EXERCISE REQUIREMENTS
Each entry below is to be printed verbatim.

EXTRACTED ENTRIES

....

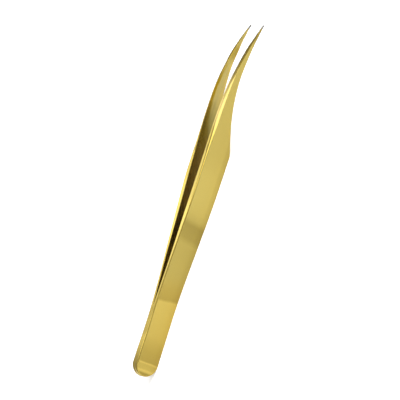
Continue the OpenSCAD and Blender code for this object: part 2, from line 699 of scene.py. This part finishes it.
@dataclass
class ArmForm:
    """Shape of one arm, in millimetres, with its length and height from the CAD's box.

    The lengths sweep_l, shoulder_l and scoop_l run back from the point; ramp_l, bevel_l and
    the flexure's run from the heel. A table pairs shares of the length with millimetres, but
    opening pairs them with shares of half_gap and facet_flat with how flat the facet is, from
    0 to 1. heel_share is how much thickness is left at the rear, at bevel_l and at ramp_l.
    """

    length: float = (CAD_BOX[1].x - CAD_BOX[0].x) / MM
    crown_h: float = (CAD_BOX[1].z - CAD_BOX[0].z) / MM
    heel_h: float = 7.55
    heel_t: float = 1.25
    half_gap: float = 3.8
    sweep_l: float = 36.0
    sweep_r: float = 105.0
    shoulder_l: float = 44.1
    shoulder_r: float = 3.0
    scoop_l: float = 18.3
    scoop_h: float = 5.1
    scoop_r: float = 60.0
    ramp_l: float = 4.4
    bevel_l: float = 2.3
    flex_from: float = 22.0
    flex_to: float = 46.0
    step: float = 0.8
    shoulder_step: float = 0.2
    shoulder_reach: float = 1.6
    point_step: float = 0.4
    point_share: float = 0.9
    least_step: float = 0.05
    swell: Table = ((0.0, 0.2), (0.03, 0.24), (0.055, 0.22), (0.2, 0.0))
    bulge: Table = ((0.0, 0.1), (0.03, 0.2), (0.055, 0.2), (0.11, 0.0))
    heel_share: Triple = (0.55, 0.88, 1.0)
    opening: Table = (
        (0.17, 0.0), (0.205, 0.06), (0.24, 0.15), (0.27, 0.22), (0.30, 0.295), (0.35, 0.385),
        (0.40, 0.445), (0.48, 0.535), (0.55, 0.625), (0.65, 0.755), (0.75, 0.84),
        (0.85, 0.93), (0.94, 0.985), (1.0, 1.0),
    )
    thickness: Table = (
        (0.17, 1.25), (0.24, 1.0), (0.31, 1.0), (0.40, 1.5), (0.45, 1.85), (0.50, 2.05),
        (0.56, 2.0), (0.63, 1.83), (0.75, 1.72), (0.86, 1.406), (0.95, 1.045), (1.0, 0.35),
    )
    facet_h: Table = (
        (0.0, 0.5), (0.52, 0.45), (0.60, 0.5), (0.66, 0.7), (0.70, 0.77), (0.74, 0.75),
        (0.78, 0.71), (0.81, 0.63), (0.84, 0.46), (0.87, 0.36), (0.92, 0.3),
        (0.955, 0.14), (1.0, 0.05),
    )
    facet_w: Table = (
        (0.0, 0.25), (0.44, 0.25), (0.52, 0.4), (0.60, 0.6), (0.66, 0.84), (0.70, 0.91),
        (0.74, 0.88), (0.78, 0.8), (0.81, 0.69), (0.84, 0.51), (0.87, 0.42), (0.92, 0.4),
        (0.955, 0.2), (1.0, 0.08),
    )
    facet_flat: Table = (
        (0.0, 0.5), (0.55, 0.4), (0.61, 0.25), (0.66, 0.5), (0.70, 0.8), (0.75, 0.85),
        (0.82, 0.8), (0.86, 0.7), (1.0, 0.7),
    )
    raised: Table = (
        (0.10, 0.0), (0.16, -0.07), (0.45, -0.07), (0.55, -0.13), (0.68, -0.13),
        (0.75, -0.03), (0.83, 0.24), (0.86, 0.2), (0.93, 0.26), (0.96, 0.12), (1.0, 0.08),
    )
    dropped: Table = (
        (0.64, 0.0), (0.68, -0.2), (0.76, -0.22), (0.84, -0.09), (0.88, 0.06), (0.93, 0.08),
        (0.96, 0.04), (1.0, 0.0),
    )

    @property
    def heel_r(self) -> float:
        """Radius of the round heel."""
        return self.heel_h / 2

    def inner(self, x: float) -> float:
        """Distance of the inner face from the plane midway between the arms."""
        return self.half_gap * smooth(self.opening, x / self.length)

    def outer(self, x: float) -> float:
        """Distance of the outer face from the plane midway between the arms.

        Args:
            x: Distance from the heel.

        Returns:
            The distance, which is less where the heel is ground down.
        """
        tip, ridge, body = self.heel_share
        if x < self.bevel_l:
            share = tip + (ridge - tip) * x / self.bevel_l
        elif x < self.ramp_l:
            share = ridge + (body - ridge) * (x - self.bevel_l) / (self.ramp_l - self.bevel_l)
        else:
            share = body
        swollen = smooth(self.swell, x / self.length)
        return self.inner(x) + share * (smooth(self.thickness, x / self.length) + swollen)

    def upper(self, x: float) -> float:
        """Height of the upper edge: a straight rise, then a long sweep to the point.

        Args:
            x: Distance from the heel.

        Returns:
            The height.
        """
        centre_x, centre_z = self.length - self.sweep_l, self.crown_h - self.sweep_r
        along, down = centre_x - self.heel_r, self.heel_h - centre_z
        reach = math.hypot(along, down)
        turn = math.atan2(down, -along) - math.acos(self.sweep_r / reach)
        touch_x = centre_x + self.sweep_r * math.cos(turn)
        if x < touch_x:
            share = max(0.0, x - self.heel_r) / (touch_x - self.heel_r)
            touch_z = centre_z + self.sweep_r * math.sin(turn)
            height = self.heel_h + (touch_z - self.heel_h) * share
        else:
            height = centre_z + math.sqrt(self.sweep_r**2 - (x - centre_x) ** 2)
        return height + smooth(self.raised, x / self.length)

    def lower(self, x: float) -> float:
        """Height of the lower edge: flat, round the shoulder, up a ramp, along the scoop.

        Args:
            x: Distance from the heel.

        Returns:
            The height.
        """
        shoulder_x = self.length - self.shoulder_l
        scoop_x, scoop_z = self.length - self.scoop_l, self.scoop_h - self.scoop_r
        reach = math.hypot(shoulder_x - scoop_x, -scoop_z)
        turn = math.atan2(-scoop_z, shoulder_x - scoop_x) - math.acos(self.scoop_r / reach)
        touch_x = scoop_x + self.scoop_r * math.cos(turn)
        rise = turn - math.pi / 2
        reach_in = self.shoulder_r * math.tan(rise / 2)
        if x < shoulder_x - reach_in:
            return 0.0
        if x < shoulder_x + reach_in * math.cos(rise):
            return self.shoulder_r - math.sqrt(
                self.shoulder_r**2 - (x - shoulder_x + reach_in) ** 2
            )
        drop = smooth(self.dropped, x / self.length)
        if x < touch_x:
            return (x - shoulder_x) * math.tan(rise) - drop
        return scoop_z + math.sqrt(self.scoop_r**2 - (x - scoop_x) ** 2) - drop

    def stations(self) -> list[float]:
        """Places along the arm at which its shape is worked out.

        Returns:
            The places, from the middle of the round heel to the point.
        """
        shoulder_x = self.length - self.shoulder_l
        places = [self.heel_r]
        while places[-1] < self.length - self.least_step:
            x = places[-1]
            step = self.step
            if abs(x - shoulder_x) < self.shoulder_reach:
                step = self.shoulder_step
            if x > self.point_share * self.length:
                step = self.point_step
            places.append(min(x + step, self.length))
        return places


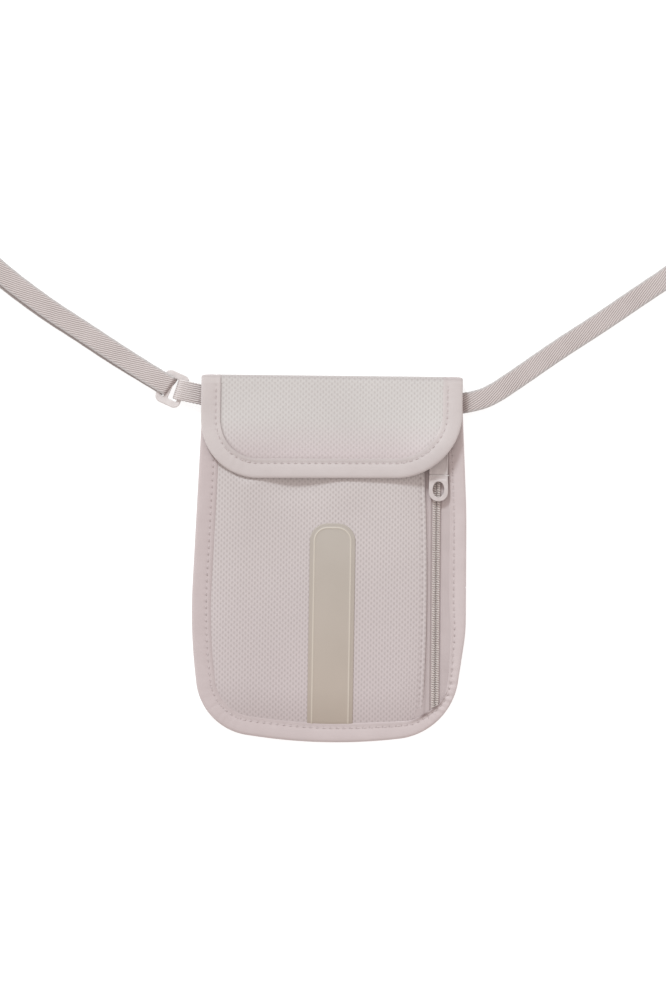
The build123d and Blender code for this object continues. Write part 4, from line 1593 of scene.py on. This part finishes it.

....

COMPLETE OUTPUT
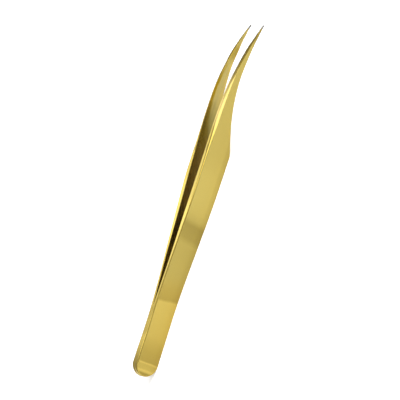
Continue the OpenSCAD and Blender code for this object: part 2, from line 699 of scene.py. This part finishes it.
@dataclass
class ArmForm:
    """Shape of one arm, in millimetres, with its length and height from the CAD's box.

    The lengths sweep_l, shoulder_l and scoop_l run back from the point; ramp_l, bevel_l and
    the flexure's run from the heel. A table pairs shares of the length with millimetres, but
    opening pairs them with shares of half_gap and facet_flat with how flat the facet is, from
    0 to 1. heel_share is how much thickness is left at the rear, at bevel_l and at ramp_l.
    """

    length: float = (CAD_BOX[1].x - CAD_BOX[0].x) / MM
    crown_h: float = (CAD_BOX[1].z - CAD_BOX[0].z) / MM
    heel_h: float = 7.55
    heel_t: float = 1.25
    half_gap: float = 3.8
    sweep_l: float = 36.0
    sweep_r: float = 105.0
    shoulder_l: float = 44.1
    shoulder_r: float = 3.0
    scoop_l: float = 18.3
    scoop_h: float = 5.1
    scoop_r: float = 60.0
    ramp_l: float = 4.4
    bevel_l: float = 2.3
    flex_from: float = 22.0
    flex_to: float = 46.0
    step: float = 0.8
    shoulder_step: float = 0.2
    shoulder_reach: float = 1.6
    point_step: float = 0.4
    point_share: float = 0.9
    least_step: float = 0.05
    swell: Table = ((0.0, 0.2), (0.03, 0.24), (0.055, 0.22), (0.2, 0.0))
    bulge: Table = ((0.0, 0.1), (0.03, 0.2), (0.055, 0.2), (0.11, 0.0))
    heel_share: Triple = (0.55, 0.88, 1.0)
    opening: Table = (
        (0.17, 0.0), (0.205, 0.06), (0.24, 0.15), (0.27, 0.22), (0.30, 0.295), (0.35, 0.385),
        (0.40, 0.445), (0.48, 0.535), (0.55, 0.625), (0.65, 0.755), (0.75, 0.84),
        (0.85, 0.93), (0.94, 0.985), (1.0, 1.0),
    )
    thickness: Table = (
        (0.17, 1.25), (0.24, 1.0), (0.31, 1.0), (0.40, 1.5), (0.45, 1.85), (0.50, 2.05),
        (0.56, 2.0), (0.63, 1.83), (0.75, 1.72), (0.86, 1.406), (0.95, 1.045), (1.0, 0.35),
    )
    facet_h: Table = (
        (0.0, 0.5), (0.52, 0.45), (0.60, 0.5), (0.66, 0.7), (0.70, 0.77), (0.74, 0.75),
        (0.78, 0.71), (0.81, 0.63), (0.84, 0.46), (0.87, 0.36), (0.92, 0.3),
        (0.955, 0.14), (1.0, 0.05),
    )
    facet_w: Table = (
        (0.0, 0.25), (0.44, 0.25), (0.52, 0.4), (0.60, 0.6), (0.66, 0.84), (0.70, 0.91),
        (0.74, 0.88), (0.78, 0.8), (0.81, 0.69), (0.84, 0.51), (0.87, 0.42), (0.92, 0.4),
        (0.955, 0.2), (1.0, 0.08),
    )
    facet_flat: Table = (
        (0.0, 0.5), (0.55, 0.4), (0.61, 0.25), (0.66, 0.5), (0.70, 0.8), (0.75, 0.85),
        (0.82, 0.8), (0.86, 0.7), (1.0, 0.7),
    )
    raised: Table = (
        (0.10, 0.0), (0.16, -0.07), (0.45, -0.07), (0.55, -0.13), (0.68, -0.13),
        (0.75, -0.03), (0.83, 0.24), (0.86, 0.2), (0.93, 0.26), (0.96, 0.12), (1.0, 0.08),
    )
    dropped: Table = (
        (0.64, 0.0), (0.68, -0.2), (0.76, -0.22), (0.84, -0.09), (0.88, 0.06), (0.93, 0.08),
        (0.96, 0.04), (1.0, 0.0),
    )

    @property
    def heel_r(self) -> float:
        """Radius of the round heel."""
        return self.heel_h / 2

    def inner(self, x: float) -> float:
        """Distance of the inner face from the plane midway between the arms."""
        return self.half_gap * smooth(self.opening, x / self.length)

    def outer(self, x: float) -> float:
        """Distance of the outer face from the plane midway between the arms.

        Args:
            x: Distance from the heel.

        Returns:
            The distance, which is less where the heel is ground down.
        """
        tip, ridge, body = self.heel_share
        if x < self.bevel_l:
            share = tip + (ridge - tip) * x / self.bevel_l
        elif x < self.ramp_l:
            share = ridge + (body - ridge) * (x - self.bevel_l) / (self.ramp_l - self.bevel_l)
        else:
            share = body
        swollen = smooth(self.swell, x / self.length)
        return self.inner(x) + share * (smooth(self.thickness, x / self.length) + swollen)

    def upper(self, x: float) -> float:
        """Height of the upper edge: a straight rise, then a long sweep to the point.

        Args:
            x: Distance from the heel.

        Returns:
            The height.
        """
        centre_x, centre_z = self.length - self.sweep_l, self.crown_h - self.sweep_r
        along, down = centre_x - self.heel_r, self.heel_h - centre_z
        reach = math.hypot(along, down)
        turn = math.atan2(down, -along) - math.acos(self.sweep_r / reach)
        touch_x = centre_x + self.sweep_r * math.cos(turn)
        if x < touch_x:
            share = max(0.0, x - self.heel_r) / (touch_x - self.heel_r)
            touch_z = centre_z + self.sweep_r * math.sin(turn)
            height = self.heel_h + (touch_z - self.heel_h) * share
        else:
            height = centre_z + math.sqrt(self.sweep_r**2 - (x - centre_x) ** 2)
        return height + smooth(self.raised, x / self.length)

    def lower(self, x: float) -> float:
        """Height of the lower edge: flat, round the shoulder, up a ramp, along the scoop.

        Args:
            x: Distance from the heel.

        Returns:
            The height.
        """
        shoulder_x = self.length - self.shoulder_l
        scoop_x, scoop_z = self.length - self.scoop_l, self.scoop_h - self.scoop_r
        reach = math.hypot(shoulder_x - scoop_x, -scoop_z)
        turn = math.atan2(-scoop_z, shoulder_x - scoop_x) - math.acos(self.scoop_r / reach)
        touch_x = scoop_x + self.scoop_r * math.cos(turn)
        rise = turn - math.pi / 2
        reach_in = self.shoulder_r * math.tan(rise / 2)
        if x < shoulder_x - reach_in:
            return 0.0
        if x < shoulder_x + reach_in * math.cos(rise):
            return self.shoulder_r - math.sqrt(
                self.shoulder_r**2 - (x - shoulder_x + reach_in) ** 2
            )
        drop = smooth(self.dropped, x / self.length)
        if x < touch_x:
            return (x - shoulder_x) * math.tan(rise) - drop
        return scoop_z + math.sqrt(self.scoop_r**2 - (x - scoop_x) ** 2) - drop

    def stations(self) -> list[float]:
        """Places along the arm at which its shape is worked out.

        Returns:
            The places, from the middle of the round heel to the point.
        """
        shoulder_x = self.length - self.shoulder_l
        places = [self.heel_r]
        while places[-1] < self.length - self.least_step:
            x = places[-1]
            step = self.step
            if abs(x - shoulder_x) < self.shoulder_reach:
                step = self.shoulder_step
            if x > self.point_share * self.length:
                step = self.point_step
            places.append(min(x + step, self.length))
        return places


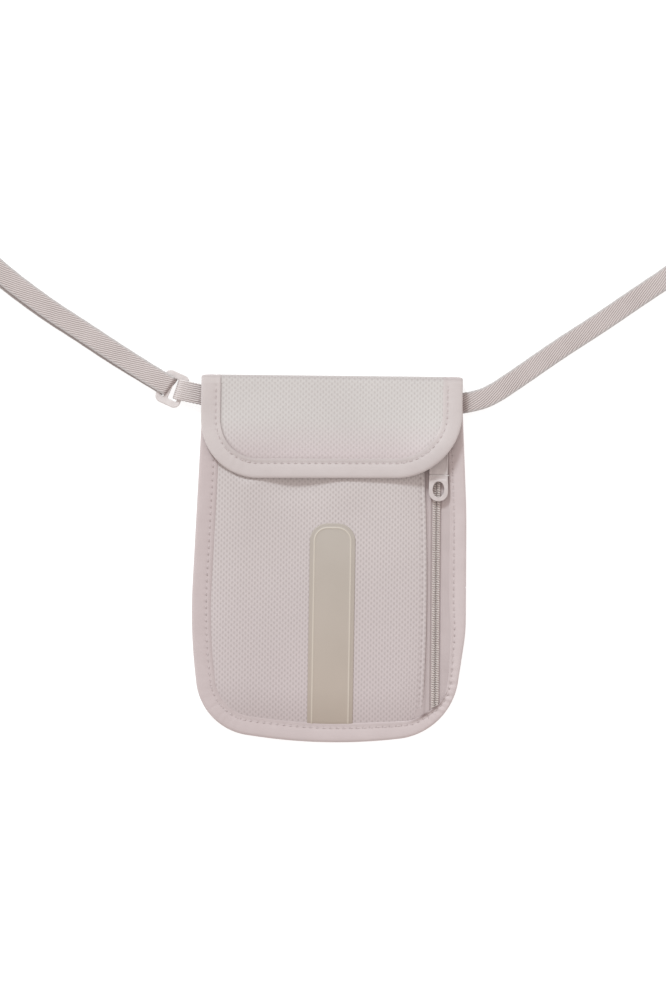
The build123d and Blender code for this object continues. Write part 4, from line 1593 of scene.py on. This part finishes it.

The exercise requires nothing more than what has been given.